Ly Phalla, director general of the General Directorate of Rubber at the Ministry of Agriculture, Forestry and Fisheries, said officials are drafting the law to address issues of quality management.

He told the Post that the draft law is intended to better regulate Cambodia’s rubber plantations to ensure that the quality of export be held to high standards. Currently, he added, some proccessors  are damaging the sector’s reputation through poor processing quality.

“To implement this work effectively, it is necessary to draft the rubber law,” Phalla said. “We are preparing this law; about 80 per cent [has been] completed, with a little remaining before [it’s] submitted to the Ministry of Agriculture.”

He added that the drafted law consists of over a hundred articles that cover the full spectrum of rubber production, from planting and harvesting to processing at high standards for export.

“Recently, [rubber] processing in some handicrafts [do not meet] the quality standard [set by the ministry], although our rubber has good quality,” Phalla said, adding that the draft law would be sent to the Ministry of Agriculture to be examined after the general election. Some owners of large-scale plantations fail to comply with the orders of the rubber directorate, he said.

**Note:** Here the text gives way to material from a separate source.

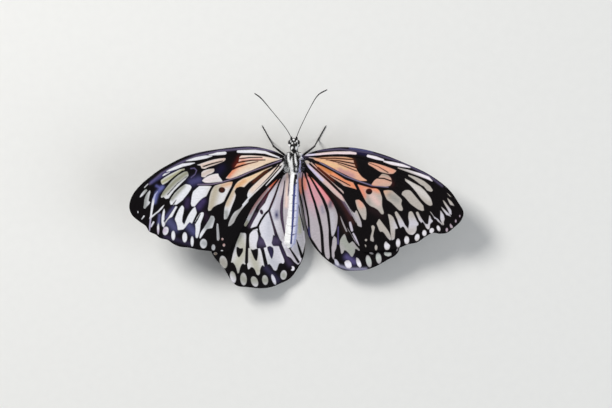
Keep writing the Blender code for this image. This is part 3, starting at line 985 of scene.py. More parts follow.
LEFT_FOREWING = Markings(
    panels={
        "cell_base": "280,159.3 272,157.8 262,156 250,155.3 241,155.5 239,158 239,161 237,164 234,168 231,172 "
            "228,175.5 225.5,178.5 230,179 236,177 243,174 250,171 258,167.5 266,164 273,161.8 279,160.3",
        "cell_end_upper": "225.5,158 220,158.5 214,159.5 207,161.5 200,164 196.5,165 201,166 201.5,168.5 205,169 "
            "209,167 214,165.5 219,163.5 224,161.5 225.8,159.5",
        "cell_end_middle": "214.5,168.5 209,169 204,170.5 201.5,172.5 201.5,177 205,177.5 208,175 212,173.5 "
            "214.5,171.5",
        "cell_end_lower": "218.5,173.5 214,174 209,175.5 204,178.5 202,181 205,182.8 210,183 215,182.5 220,182 "
            "223,181.5 221,178.5 219,176",
        "below_cell_cream": "273,166.3 265,169.5 258,172.5 250,176 243,178.5 238,181.5 235.5,184.5 233.5,188 231,193 "
            "228.5,198 226,203 224.5,208 224,214 224,219.5 227,219 229,215 231,209 233,204 235,199 236,195 "
            "234.5,191.5 236.5,188 240,186.6 246,187.5 250,184 256,179.5 262,175 267,171",
        "hind_cream": "279,163.5 273,169 266,174 259,180 252,186.5 248.5,190.5 247,195 248,198.5 251,195.5 257,189 "
            "263,183 269,176.5 274,170.5",
        "hind_grey": "249,200 244,204 240,208.5 235,211.5 233,214 231,217.5 229,222 228,226.5 231,225.5 234,222.5 "
            "236,218 238.5,214 241.5,209.8 244.5,206 248,202",
        "between_cubitals": "233,181.5 228,182 222,183.5 215,185.5 213,188 211,192 209.5,198 209,203 208,209 "
            "208.5,211 211,210.5 213,207.5 217,205 221,203.5 224,201.5 226,197 229,191 231.5,186.5",
        "below_cubital_fork": "199,186 205,185.8 212,186 211,189 209,193 207,196 203,198 200,200.5 197,204 195,206.5 "
            "192,206.5 191,204 191.5,200 192,196 193,192 195,189",
        "below_median_fork": "186,184 184,185 180,188 175,193 171,198 170,202 171,205 173,204.5 174.5,206 178,204 "
            "182,201 185,198.5 188,194 191,189.5 192,187 190.5,185 188,184.5",
        "outer_median": "188,172 186.5,170.8 183,172.5 178,175.5 172,181 167,187 163,192.5 161,197 162,198 164,197 "
            "166,199 169,198.5 172,195 176,190 180,186 184,182 187,178 189,175.5",
        "outer_radial": "185,168.5 180,169.5 175,172 170,174.5 165,177.5 161,180.5 161.5,183 163,185 165,184 170,181 "
            "175,177.5 180,173.5 185,170.5",
        "apex_dash_a": "147,189 148,190.5 146,193 143,196 140.5,197.5 140,197 142,193.5 145,190",
        "apex_dash_b": "150.5,190 151,192 150,196 149,201 151,202 149.5,204.5 147.5,206.5 145.5,209 143.8,208 "
            "144.5,204 144.8,200 146,196 148,192.5",
        "dash_h1": "164.5,208 163,212 162,217 161.8,222 162.5,226 164,227.5 165.5,225 165,221 164.8,216 165.5,211",
        "dash_h2": "165,226 166,223 168,220 170,218 172.5,217 174,214 175.5,211 178,206.5 176,206 173,209 171,212 "
            "169,216 167,219 165.5,222",
        "dash_w": "182.5,205 184.5,207.5 184,212 182.8,217 182.5,222 184,223.5 186,220.5 187.5,217 190,212.5 "
            "193,208.5 195.5,206.5 196.5,210 197.2,213.5 196,217 194,221 192.5,224 190,222 188,224 186,227 "
            "183.5,229.5 180,230 178,230.3 177.5,226 176.5,222.5 175,219.5 176,215.5 178,211 180,207.5",
        "dash_k": "202,212 204,212.5 204,215 202.5,219 201,223 200.5,228 199.5,233 198,238 196,238 195.5,234 "
            "195.8,229 195.5,225 194,224 195.5,220.5 198,216 200,213.5",
        "dash_l": "211,215.5 214,216 215,219 214,223 212.5,228 209.5,228.5 207,229 205,232 203,235 200.5,238.5 "
            "199.5,238 200,234 202,230.5 204.5,227 207,223 209.5,219",
        "dash_m": "217,223 218.5,224 219,229 219.5,235 219.8,239 218.5,241 217,240 216.8,234 216.5,228",
    },
    pale_dots=(
        Oval(203.7, 243.5, 3.6, 4.8), Oval(213.5, 247.3, 1.9, 3), Oval(222.5, 239, 1.1, 1.3), Oval(224, 245, 1.3, 1.6),
        Oval(222, 250.5, 1.2, 0.6), Oval(192.4, 241.3, 1.6, 5.2), Oval(185, 237.2, 2.5, 5.2),
        Oval(173.6, 235.4, 2, 4.8), Oval(166, 230.8, 2.9, 4.4, 15), Oval(158.6, 228.6, 1.2, 5.8),
        Oval(138.5, 212, 0.6, 1.2),
    ),
    dark_strokes={
        "cell_streak_upper": "262,157.4,0.4 250,157.6,0.5 238,159,0.6",
        "cell_streak_middle": "265,160,0.4 252,160.3,0.6 243,161.6,0.7 237,163,0.7",
        "cell_streak_lower": "258,161.5,0.3 248,163.8,0.6 238,166.8,0.8 232,169.5,0.9",
        "cell_end_crease": "223,161,0.3 212,163.6,0.4 203,166.5,0.4",
        "brown_streak": "276,166,0.8 265,172,1.2 256,179.5,1.6 250,184,1.9 246,188.5,2.2",
        "cubitus": "284,159.8,0.7 279.6,161,1.2 272,163.4,1.4 266,166,1.3 250,172.7,1.3 237,178.3,1.2 222,182.7,1 "
            "212,184.6,0.9 199,185,0.9",
        "cubitus_2": "237,180,1.1 232,188,1.1 228,196,1.1 224,204,1.2",
        "cubitus_1": "213,186,0.9 210,191,0.9 207,198,1.2 203,205,1 199,211,0.9 193,224,0.9",
        "media_3": "198,186,0.9 190,193,0.9 185,199,0.9 181,205,0.8 177,211,0.8 174,218,0.8",
        "media_1": "190,178,0.9 185,181.5,0.9 180,186.5,0.9 175,191.5,0.9 171,197,0.9 169,201,0.9 166,203.8,0.9 "
            "162.7,208.7,1 160.5,212.5,1 158.9,217.4,1 157,225,0.9",
        "radius_5": "190,170,0.7 182.5,171.5,0.7 174.6,177.2,0.7 168,183.2,0.8 162.7,189.7,0.9",
        "media_2": "175.2,205.4,0.9 171.4,211.4,0.9 167,218,0.9 164.9,221,0.8",
        "media_3_outer": "180,206,0.8 176.8,212,0.8 174.6,217.4,0.8",
        "dash_w_crease": "190.5,209.5,0.3 188,214.5,0.5 186,219.5,0.5 184.3,224,0.4",
        "dash_k_crease": "200.5,214,0.3 197.5,219.5,0.6 194.5,224.5,0.6",
        "below_fork_crease": "176.5,200,0.2 174.3,203.3,0.5 172.5,205.8,0.4",
        "outer_white_crease": "187,176.5,0.2 178,183.5,0.3 168,194.5,0.4",
        "cell_lower_crease": "222,161.5,0.2 214,163.8,0.3 204,166.8,0.3",
        "fold_line": "236,197,0.5 234.5,204,0.5 232,209,0.6 228.5,219,0.6",
    },
    dark_dots=(Oval(222, 190, 3.2, 2.8),),
    last_pale_strokes={
        "costa_inner": "279,157.5,0.6 272,155,1.1 265,152.4,1.4 255,151.3,1.7 245,151.5,1.6 238,151.6,1.3",
        "costa_middle": "225,153.2,1.6 218,153.8,1.6 213,154.6,1 209,154.8,0.4",
        "costa_outer": "212,156.2,0.5 206,157,1.6 197,158.7,1.7 190,160.2,1 186,161,0.3",
        "costa_far": "195,163,0.4 190,164,1.2 183,165.2,1.6 176,168,1.6 170,170.4,1.1 167,171.5,0.5",
        "costa_last": "170,172.4,0.3 165,174.6,0.9 163,176,0.4",
        "apex_fleck": "148.5,184,0.5 145,187.5,0.6",
        "outer_line": "158,191.5,0.4 155.7,194.5,0.8 154,199.5,1.2 152.8,206,1.2 152.1,211,1.1 151.4,216,0.9 "
            "150.7,222,0.8 150.2,227,0.8 150,231,0.4",
        "outer_branch": "150.5,218,0.9 153,216,0.9 156,213.5,0.7 159,211.2,0.8 162,208,0.9 164.5,205,0.3",
        "tip_fleck_a": "144.5,216,0.8 142.3,219,0.5",
        "tip_fleck_b": "154,222,0.9 151.5,226.5,0.8",
        "hind_lilac_line": "279,167,0.5 270,177.5,0.5 262,185.5,0.6 254,193,0.7 248,199,0.9 243,205,0.9",
        "hind_inner_line": "284.7,163,0.9 281.5,168,1.1 276.5,174,1 271,180,0.7 266,185.5,0.4",
        "root_beige": "283.8,162.2,0.9 281.6,164,1.1 280,165.5,0.7",
        "root_white": "281.5,158.6,0.5 277,159.2,0.6 271,160.3,0.3",
        "root_grey": "285.6,155.3,0.7 284.3,157.2,0.5",
    },
)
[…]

According to figures from the Ministry of Agriculture, Forestry and Fisheries, Cambodian rubber plantations have grown by 31.5 per cent in 2012, reaching 280,355 hectares, up from 213,104 hectares in 2011. Rubber is currently harvested on 55,361 hectares, while rubber trees on the remaining 224,994 hectares are still growing. Dry rubber reached 64,524 tonnes in 2012, and Cambodia exported 59,917 tonnes.

Heng Sreng, director of Long Sreng International, which owns over 7,000 hectares of rubber plantation, said he has seen the draft law and believes it would be beneficial for the rubber industry. The law could help limit the number of different kinds of rubber trees farmed in the country, he said, which would standardise Cambodia’s exports.

“Our country will join hands to establish the ASEAN Economic Community, so we must ensure our rubber standards,” he said.